State Treasurer Bill Lockyer released data Friday that confirmed what many local government watchers have known anecdotally for weeks: local officials went on a municipal-bond selling spree in the first two months of this year, desperate to gather as much money as possible in case Gov. Jerry Brown succeeds in his plan to eliminate redevelopment agencies. And some paid a premium to do it.
Municipal redevelopment agencies sold nearly $700 million in bonds between Jan. 1 and March 9, compared with $1.2 billion for all of 2010, according to state figures.
The rush to market comes as the Legislature considers Brown’s plan to eliminate the state’s 400 redevelopment agencies and send much of the $5 billion a year in property taxes the agencies control to counties, schools and the state.

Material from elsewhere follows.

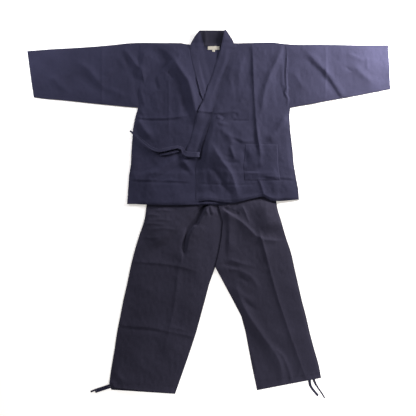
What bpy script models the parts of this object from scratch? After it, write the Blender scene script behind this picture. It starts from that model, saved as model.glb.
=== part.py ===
"""Samue, the Japanese work set of a wrap jacket and trousers, laid out on a flat surface.

Metres. +X is the wearer's left, +Y runs from the cuffs of the legs to the collar, +Z is up.
The origin is on the surface, under the middle of the set. Each piece is a wall of cloth that is
laid on the pieces before it: trousers first, then the jacket's back, sleeves, fronts and collar.
"""

import bpy
import numpy as np
from mathutils import Vector
from mathutils.bvhtree import BVHTree

# Cloth and seams
CLOTH = 0.0015        # one layer
BAND = 0.0022         # collar and ties, folded double
GAP = 0.0003          # between two pieces, at seams and between layers
PUFF = 0.0018         # how far a top layer stands off the layer below
PUFF_REACH = 0.025    # distance from a seam over which it comes up
CELL = 0.030          # longest side of a facet
BAND_CELL = 0.028     # the same, along the collar

# How far round each point the cloth feels what lies below it
PANEL_REACH = 0.042
BAND_REACH = 0.032
TAPE_REACH = 0.015
TIE_REACH = 0.012
PATCH_REACH = 0.002
COVER_FADE = 0.040    # folds fade over this length where another layer lies on top

# Points across or along a piece
UNDER_COLUMNS = 12
BAND_COLUMNS = 4
COLLAR_COLUMNS = 6
SLEEVE_COLUMNS = 9
LEG_BACK_COLUMNS = 5
LEG_FRONT_COLUMNS = 9
LONG_TIE_STEPS = 21
SHORT_TIE_STEPS = 6
TAPE_STEPS = 8

# Jacket, laid with its hem across y = 0
SHOULDER_Y = 0.684
NECK_Y = 0.671        # seam of the back and the collar
HEM_BLEND = 0.080     # rows this near the hem follow its line
SHOULDER_BLEND = 0.060
POCKET_LOW = 0.098
POCKET_HIGH = 0.247
POCKET_SHARES = (0.479, 0.841)   # its sides, as shares of the panel's width
TIE_WIDTH = 0.014
SHORT_TIE_WIDTH = 0.010
LABEL_THICKNESS = 0.0010
LABEL_SIZE = (0.049, 0.015)
LABEL_CENTRE = (0.0235, 0.6605)
TAB_SIZE = (0.011, 0.008)
TAB_CENTRE = (0.023, 0.6485)

# Trousers
WAIST_Y = 0.120
COVERED_Y = -0.012    # the jacket covers the legs above this
CUFF_LIP = 0.005      # the back of a cuff shows this far past its front
TAPE_WIDTH = 0.007
TAPE_THICKNESS = 0.0018

NAVY = (0.030, 0.030, 0.072, 1.0)
LIGHT_NAVY = (0.038, 0.038, 0.088, 1.0)
WHITE = (0.80, 0.79, 0.74, 1.0)


def table(columns, *rows):
    """A short table whose columns are read by name."""
    return np.array(list(rows), dtype=[(name, float) for name in columns.split()])


# Side seams, then the armhole seams from the underarm up
SIDES = table(
    "y left right",
    (0.000, -0.323, 0.364),
    (0.067, -0.320, 0.361),
    (0.117, -0.318, 0.353),
    (0.166, -0.311, 0.346),
    (0.216, -0.310, 0.343),
    (0.316, -0.305, 0.334),
    (0.367, -0.296, 0.332),
    (0.403, -0.285, 0.335),
    (0.684, -0.289, 0.321),
)
SHOULDER = table(
    "x y",
    (-0.289, 0.684),
    (-0.114, 0.683),
    (-0.073, 0.675),
    (0.107, 0.682),
    (0.268, 0.686),
    (0.321, 0.679),
)
# The back's top edge dips to the seam of the collar
BACK_TOP = table(
    "x y",
    (-0.289, 0.684),
    (-0.114, 0.683),
    (-0.073, NECK_Y - GAP),
    (0.106, NECK_Y - GAP),
    (0.140, 0.683),
    (0.321, 0.680),
)
HEMS = table(
    "x back under over",
    (-0.323, 0.004, 0.005, 0.011),
    (-0.232, 0.003, 0.000, 0.011),
    (-0.128, 0.000, -0.002, 0.011),
    (-0.048, -0.002, 0.000, 0.011),
    (0.004, -0.002, 0.002, 0.016),
    (0.068, -0.001, 0.004, 0.008),
    (0.124, 0.013, 0.004, 0.012),
    (0.184, 0.028, 0.004, 0.026),
    (0.222, 0.034, 0.004, 0.032),
    (0.264, 0.017, 0.004, 0.015),
    (0.364, 0.022, 0.004, 0.022),
)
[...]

City officials have responded with fury, saying the plan will starve local economic development, halt affordable housing programs and cost jobs.
Many redevelopment projects run on borrowed funds, which the agencies pay back using a portion of local property taxes, which naturally rise when neighborhood improvements boost land values. Brown said his plan would not touch existing debt, setting off a frenzy over the last two months as city officials sought to quickly create debt so they would remain in control of enough money to finance pending projects.

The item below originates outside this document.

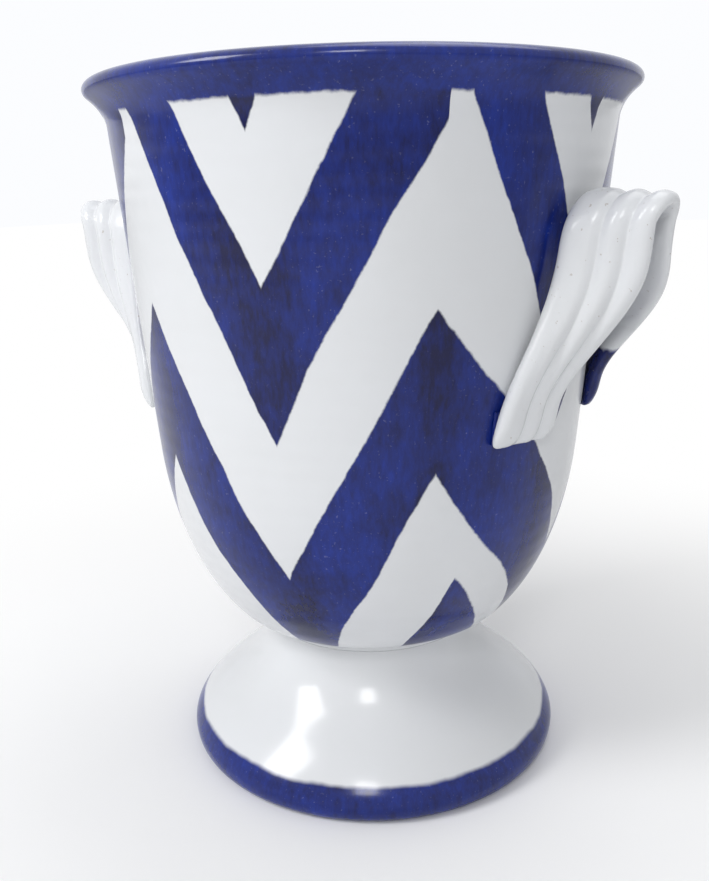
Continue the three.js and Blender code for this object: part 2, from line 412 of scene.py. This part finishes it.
# A strap's points near the wall are moved in to meet it. A fold deeper than groove_fold, in
# radians, is a groove between two ribs and stays sharp.
wall_sink = 2.2 * mm
sink_reach = 13 * mm
wall_lean = 0.0837
groove_fold = -0.3
groove_crease = 0.75
rounding_levels = 3
for side in ("right", "left"):
    source = bpy.data.objects[f"handle_{side}"]
    strap = bmesh.new()
    strap.from_mesh(source.data)
    bmesh.ops.remove_doubles(strap, verts=strap.verts, dist=0.001 * mm)
    bmesh.ops.join_triangles(strap, faces=strap.faces, angle_face_threshold=0.9,
                             angle_shape_threshold=1.4)
    for vert in strap.verts:
        reach = math.hypot(vert.co.x, vert.co.y)
        wall_reach = (shoulder_point[0] + (vert.co.z / mm - belly_top) * wall_lean) * mm
        near = max(0, 1 - (reach - wall_reach) / sink_reach)
        scale = 1 - wall_sink * near / reach
        vert.co.x *= scale
        vert.co.y *= scale
    bmesh.ops.recalc_face_normals(strap, faces=strap.faces)
    crease = strap.edges.layers.float.new("crease_edge")
    for edge in strap.edges:
        if edge.is_manifold and edge.calc_face_angle_signed() < groove_fold:
            edge[crease] = groove_crease
    mesh = bpy.data.meshes.new(f"handle_{side}_ribbed")
    strap.to_mesh(mesh)
    strap.free()
    mesh.shade_smooth()
    handle = bpy.data.objects.new(f"handle_{side}_ribbed", mesh)
    bpy.context.collection.objects.link(handle)
    rounding = handle.modifiers.new("rounding", "SUBSURF")
    rounding.levels = rounding_levels
    rounding.render_levels = rounding_levels
    mesh.materials.append(handle_glaze)
    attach(handle, "root")
    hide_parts(f"handle_{side}")
    # Lutes: the slip pads under both ends stay as the frame has them, glazed over.
    for end in ("front", "rear"):
        pad = bpy.data.objects[f"handle_{side}_{end}_lute"]
        pad.data.materials.clear()
        pad.data.materials.append(painted_glaze)

# Studio: a pale floor and a white surround, with two window-like lamps and a soft fill.
room = bpy.data.worlds.new("room")
room.use_nodes = True
bpy.context.scene.world = room
sky = room.node_tree
base = Value(sky, None)
paths = base.node("ShaderNodeLightPath").socket.node
seen = Value(sky, paths.outputs["Is Camera Ray"]).maths(
    "MAXIMUM", Value(sky, paths.outputs["Is Glossy Ray"])).maths(
    "MAXIMUM", Value(sky, paths.outputs["Is Transmission Ray"]))
background = sky.nodes["Background"]
background.inputs["Color"].default_value = (0.97, 0.98, 1, 1)
sky.links.new((seen * 0.55 + 0.45).socket, background.inputs["Strength"])
ground = bmesh.new()
bmesh.ops.create_grid(ground, x_segments=1, y_segments=1, size=6)
floor_mesh = bpy.data.meshes.new("floor")
ground.to_mesh(floor_mesh)
ground.free()
floor_piece = bpy.data.objects.new("floor", floor_mesh)
bpy.context.collection.objects.link(floor_piece)
pale = bpy.data.materials.new("pale_floor")
pale.use_nodes = True
tree = pale.node_tree
matt = tree.nodes["Principled BSDF"]
matt.inputs["Base Color"].default_value = (0.9, 0.9, 0.9, 1)
matt.inputs["Roughness"].default_value = 0.7
# The floor fades to plain white away from the foot, for the camera only.
fade_middle = 0.27
fade_half_width = 0.17
base = Value(tree, None)
spot = base.node("ShaderNodeTexCoord", output=object_places)
away = spot.node("ShaderNodeVectorMath", {"operation": "LENGTH"}, output=1, i0=spot)
camera_ray = base.node("ShaderNodeLightPath")
fade = away.above(fade_middle, fade_half_width) * camera_ray
white_light = base.node("ShaderNodeEmission", Color=(1, 1, 1, 1), Strength=1)
shown = base.node("ShaderNodeMixShader", i0=fade, i1=Value(tree, matt.outputs[0]),
                  i2=white_light)
tree.links.new(shown.socket, tree.nodes["Material Output"].inputs[0])
floor_mesh.materials.append(pale)
aim_height = 0.14
for name, spot, width, tall, power in (("window_left", (-0.75, -1.0, 1.15), 0.5, 0.7, 13),
                                       ("window_right", (0.55, -1.3, 1.2), 0.35, 0.5, 7),
                                       ("top_fill", (0.1, 0.5, 1.6), 1.0, 1.0, 6)):
    lamp = bpy.data.lights.new(name, "AREA")
    lamp.shape = "RECTANGLE"
    lamp.size = width
    lamp.size_y = tall
    lamp.energy = power
    holder = bpy.data.objects.new(name, lamp)
    aim = Vector((0, 0, aim_height)) - Vector(spot)
    facing = aim.to_track_quat("-Z", "Y").to_matrix().to_4x4()
    holder.matrix_world = Matrix.Translation(spot) @ facing
    bpy.context.collection.objects.link(holder)
bpy.context.scene.view_settings.view_transform = "Standard"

In addition to bond sales, cities have been creating financial agreements between their redevelopment agencies and the cities themselves.
Last week, for example, the Los Angeles City Council voted to tie up more than $1 billion in future redevelopment funds.

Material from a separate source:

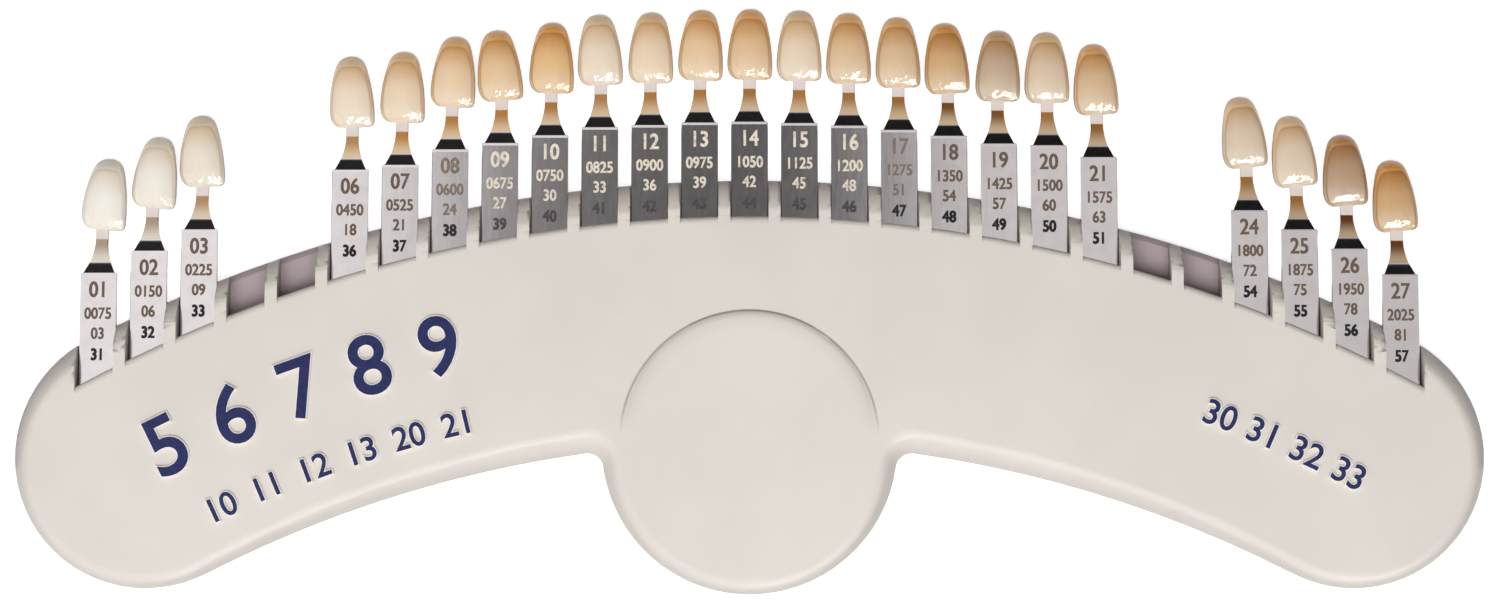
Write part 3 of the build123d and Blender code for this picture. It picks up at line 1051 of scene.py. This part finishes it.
class ShadeGuideStage(bpy.types.Operator):
    """Lay the floor, light the guide and place the camera"""

    bl_idname = "shade_guide.stage"
    bl_label = "Floor, light and camera"

    # size and place of each lamp and the point it aims at, in metres
    key_lamp = ((0.8, 0.5), (-0.08, -0.38, 0.94), (0, 0.03, 0))
    edge_lamp = ((0.75, 0.16), (0.3, -0.76, 0.38), (0, 0.05, 0))

    def add_lamp(self, context, name, power, lamp_place, shine):
        """Area lamp that gives either the shine on glossy surfaces or the light on matt ones."""
        size, place, aim = lamp_place
        data = bpy.data.lights.new(name, "AREA")
        data.shape = "RECTANGLE"
        data.size, data.size_y = size
        data.energy = power
        lamp = bpy.data.objects.new(name, data)
        context.scene.collection.objects.link(lamp)
        lamp.location = place
        lamp.rotation_euler = (Vector(aim) - Vector(place)).to_track_quat("-Z", "Y").to_euler()
        lamp.visible_glossy = shine
        lamp.visible_diffuse = not shine

    def camera_shape(self, across, along):
        """Dark shape of the camera overhead, wider than high, a little left of the mirror direction."""
        shape = across.smooth(-0.086, -0.056) * (1 - across.smooth(0.022, 0.052))
        shape = shape * along.smooth(-0.05, 0.08) * (1 - along.smooth(0.25, 0.32))
        # it thins out to the left
        return shape * (0.90 + 1.6 * across.at_least(-0.05).at_most(0))

    def light_world(self, context, settings):
        """Light all round, dimmer beyond the teeth, with the dark camera seen in the steel."""
        world = bpy.data.worlds.new("studio")
        world.use_nodes = True
        context.scene.world = world
        tree = world.node_tree
        tree.nodes.clear()
        x, y, z = Wire.node(tree, "ShaderNodeTexCoord").parts()
        spread = (settings.ambient * (1 - 0.95 * y - 0.25 * x)).at_least(0.03)
        # what shiny surfaces see: slopes from straight up, to the right and beyond the teeth
        steep = z.at_least(0.05)
        across = x / steep
        camera = self.camera_shape(across, y / steep)
        beyond = y.smooth(0.86, 0.93)
        fall = (0.89 - 1.2 * across).at_most(1.05).at_least(0.6)
        mirrored = fall * (1 - camera.at_least(0.98 * beyond))
        seen, glossy = ray_is(tree, "Camera"), ray_is(tree, "Glossy")
        strength = spread * (1 - glossy) + mirrored * glossy
        strength = strength * (1 - seen) + seen
        ground = Wire.node(tree, "ShaderNodeBackground", None, {"Color": (1, 1, 1, 1), "Strength": strength})
        output = tree.nodes.new("ShaderNodeOutputWorld")
        tree.links.new(ground.socket, output.inputs["Surface"])

    def place_camera(self, context, settings):
        data = bpy.data.cameras.new("camera")
        data.sensor_width = 36
        data.lens = data.sensor_width * settings.camera_distance / settings.view_width
        data.clip_end = 20
        camera = bpy.data.objects.new("camera", data)
        context.scene.collection.objects.link(camera)
        tilt = settings.camera_tilt
        aim = Vector((0.1 * MM, settings.view_y, 6 * MM))
        camera.location = aim + settings.camera_distance * Vector((0, -sin(tilt), cos(tilt)))
        camera.rotation_euler = (tilt, 0, 0)
        context.scene.camera = camera

    def lay_floor(self, context, settings):
        half = settings.floor_size / 2
        ground = cad_bounds[0].z - 0.2 * MM
        corners = [(x * half, y * half, ground) for x, y in ((-1, -1), (1, -1), (1, 1), (-1, 1))]
        mesh = bpy.data.meshes.new("floor")
        mesh.from_pydata(corners, [], [(0, 1, 2, 3)])
        mesh.materials.append(floor_material())
        floor = bpy.data.objects.new("floor", mesh)
        context.scene.collection.objects.link(floor)

    def execute(self, context):
        settings = context.scene.guide_stage
        self.lay_floor(context, settings)
        self.add_lamp(context, "key", settings.key, self.key_lamp, False)
        self.add_lamp(context, "edge", settings.edge, self.edge_lamp, True)
        self.light_world(context, settings)
        self.place_camera(context, settings)
        context.scene.view_settings.view_transform = "Standard"
        return {"FINISHED"}


class ShadeGuidePanel(bpy.types.Panel):
    """Sizes, colours and steps of the shade guide"""

    bl_idname = "VIEW3D_PT_shade_guide"
    bl_label = "Shade Guide"
    bl_space_type = "VIEW_3D"
    bl_region_type = "UI"
    bl_category = "Shade Guide"

    def draw(self, context):
        layout = self.layout
        for title, group in SETTINGS.items():
            box = layout.box()
            box.label(text=group.__doc__)
            settings = getattr(context.scene, title)
            for name in group.__annotations__:
                box.prop(settings, name)
        for step in STEPS:
            layout.operator(step.bl_idname)


SETTINGS = {
    "guide_holder": HolderSettings,
    "guide_tab": TabSettings,
    "guide_tooth": ToothSettings,
    "guide_stage": StageSettings,
}
STEPS = (
    ShadeGuideHolder,
    ShadeGuideStems,
    ShadeGuideCodes,
    ShadeGuideTeeth,
    ShadeGuideNumbers,
    ShadeGuideStage,
)


def register():
    for title, group in SETTINGS.items():
        bpy.utils.register_class(group)
        setattr(bpy.types.Scene, title, PointerProperty(type=group))
    for step in STEPS:
        bpy.utils.register_class(step)
    bpy.utils.register_class(ShadeGuidePanel)


def unregister():
    bpy.utils.unregister_class(ShadeGuidePanel)
    for step in reversed(STEPS):
        bpy.utils.unregister_class(step)
    for title, group in reversed(list(SETTINGS.items())):
        delattr(bpy.types.Scene, title)
        bpy.utils.unregister_class(group)


def main():
    register()
    bpy.ops.shade_guide.holder()
    bpy.ops.shade_guide.stems()
    bpy.ops.shade_guide.codes()
    bpy.ops.shade_guide.teeth()
    bpy.ops.shade_guide.numbers()
    bpy.ops.shade_guide.stage()


if __name__ == "__main__":
    main()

L.A. didn’t sell any more bonds, but dozens of other municipalities did, including Culver City, West Hollywood, Calexico and Galt.
What’s more, some officials worry that the agencies got less-than-fabulous interest rates. Of the 45 bonds issued, 16 had rates above 9%. Many rates on tax-exempt bonds were in the 7% range.
By contrast, for most of last year rates on tax-exempt bonds were between 5% and 6.5% and rates on taxable bonds “generally didn’t approach 10%,” according to the treasurer’s office.
“These prices are steep,” said Tom Dressler, a spokesman for Lockyer, who added that his office was concerned that cities are “flooding the market with bond sales at a time when issuers are at a disadvantage.”
But many city officials said they had no choice.
“We were concerned about the rates,” said Rochelle Swanson, mayor pro tem of the Sacramento-area town of Davis. But faced with the threat that redevelopment agencies may not be able to sell bonds in the future, she said, they decided to move forward and sell about $18 million in bonds for a conference center and parking structure, among other things.
“Everybody understands that there is a real possibility that they won’t be able to sell any more bonds, ever,” said John Shirey, who heads the California Redevelopment Assn. “I would hope that people recognize that when bonds are sold, projects are funded and people get jobs as a result.”